Wednesday, January 09, 2008
Soaring Oil Prices don´t Worry Cubans
Maybe Cubans have begun applying energy-saving measures at home, because the electricity and phone bills are among the most pressing on the family budget. If you received a bank credit for one of the appliances recently distributed, like fridges, fans, and stoves, then salary money is not enough to buy food out of the ration card.
On the other hand, solidarious Venezuela sells Cuba about 100 thousand barrels of oil per day which can be paid with the thousands of doctors, teachers, sports trainers and other specialists now working in Venezuela. Forty-eight percent of the national energy balance is made up by oil and gas extracted at home, with the other 52 percent made up by imports.
Renewable energy sources are being quickly developed, mostly through solar panels, wind parks and mini-hydroelectric plants.
The new integration scheme of ALBA (Bolivarian Alternative for the Americas), an initiative of president Hugo Chavez, of which Cuba is a founding member together with Venezuela, and now benefits 14 nations in the Caribbean basin.
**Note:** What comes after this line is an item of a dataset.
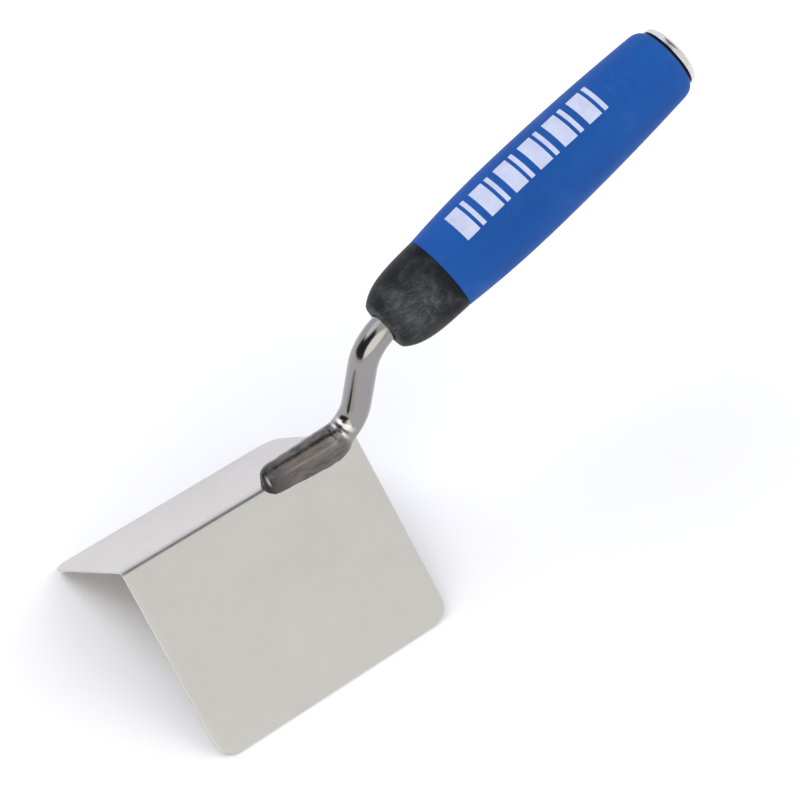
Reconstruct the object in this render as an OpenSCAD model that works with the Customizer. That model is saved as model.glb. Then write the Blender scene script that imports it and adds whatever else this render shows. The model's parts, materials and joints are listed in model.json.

I, for one, own a Lada, model 2105, manufactured in 1984, sold to me as a journalist together with other professionals, in 1986. With great effort and money, my son-in-law has attended to all the needs of this veteran that has not gone to war, but treads over streets that look like Sarajevo after being bombed or maybe worse.
Other Soviet cars are the Moskvich and Volgas, which also roll on Cuban roads, although the latter have been mostly discarded because they need an oil well attached to the gas tank.
For a Russian tourist, a trip to Cuba could seem like a trip back in time, the opposite of what occurred in 1962 when I visited the Soviet Union for the first time and was surprised at people looking at US cars in awe when that was yesterday´s news for me, as Havana still had some new US models.
Desperate times call for desperate measures and Cubans have become mechanics of their own automobiles. Gas, however, can only be bought in Convertible Cuban Pesos (local equivalent of hard currency) or for 15 ordinary pesos a liter, about one US dollar (0.80 CUC).
State institutions also give monthly prepaid cards to present at service stations to professionals they employ and own vehicles. The cards cover from 25 to 50 liters each according to the post held and the distance from work to the car owner´s home. Some unions like the Cuban Journalists Union, also give their members 40 liters a month, charging 32 ordinary pesos for that amount of gas.
As a report on Soviet cars published recently says, modern technology seems to have bypassed this land where car parts are still being made and attached by hand. However,optimists as they are, Cubans refuse to succumb to gloom and extol the excellences of their vehicles that demand little from owners and render great services, sometimes even their livelihood.In sharp contrast to modern world politics, American oldies blend well with their Soviet-made peers, as Soviet spare parts are used frequently to repair American cars. So they reject gathering dust as exhibits and have made Cuba an auto museum come to life.